While the Ministry had committed to meet these obligations using money from the national treasury, what remains unclear, and of significant public interest, is whether this money has actually been paid to URA or if it remains a paper commitment.
Citizens and manufacturers alike are now asking why this benefit was made only to Grace Foam, whether any measurable value has been delivered in return, how much money has actually been paid so far from the treasury, what agreement, if any, was signed between the government and the investor, and most importantly, whether the investor has lived up to their promises.
What is even more frustrating to observers is that this same tax commitment had been suspended in September 2022, pending wider stakeholder consultation, but later reinstated in 2023, with no public explanation or engagement followed, raising questions about transparency and accountability in the decision-making process.
Internal ministry correspondence shows different officers forwarding the letter across desks, with annotations indicating uncertainty and the need for guidance, a sign that even within government, the matter was not entirely settled.

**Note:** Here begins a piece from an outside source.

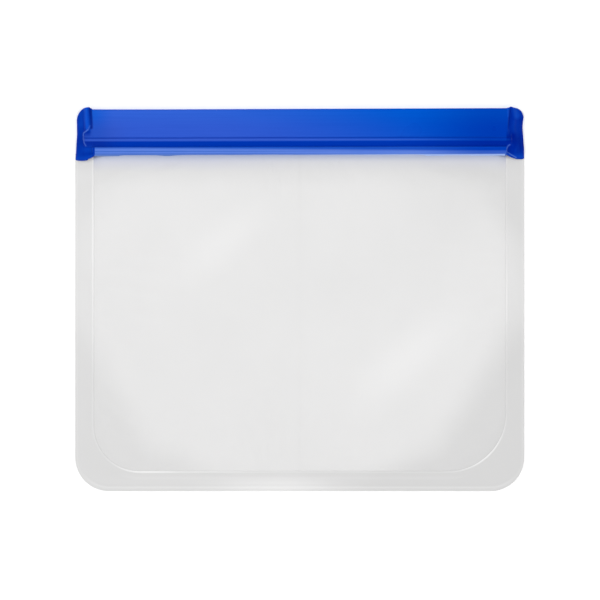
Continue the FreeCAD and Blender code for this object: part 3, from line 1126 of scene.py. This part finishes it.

While the tax commitment appears official, and the unpaid tax demand from URA confirms the company’s continued imports, no clear evidence has yet emerged confirming that URA received actual payments from the treasury.
This is now a key issue under review by investigative stakeholders, and more information is expected in the coming days.
One source within the foam sector commented that such arrangements, if left unchecked, risk distorting the market, killing genuine manufacturers, and turning Uganda’s industrialisation agenda into a mere cover for high-level importation schemes.
“This is not just about one company, but fairness, transparency, and the future of local industry,” the source said.
As the Ministry of Finance and URA remain silent, public frustration continues to grow, especially among manufacturers who feel abandoned despite their significant contribution to jobs, taxes, and value addition.
This story is still developing, and deeper investigations are underway to establish whether public funds were actually disbursed, and who approved what, and on what basis.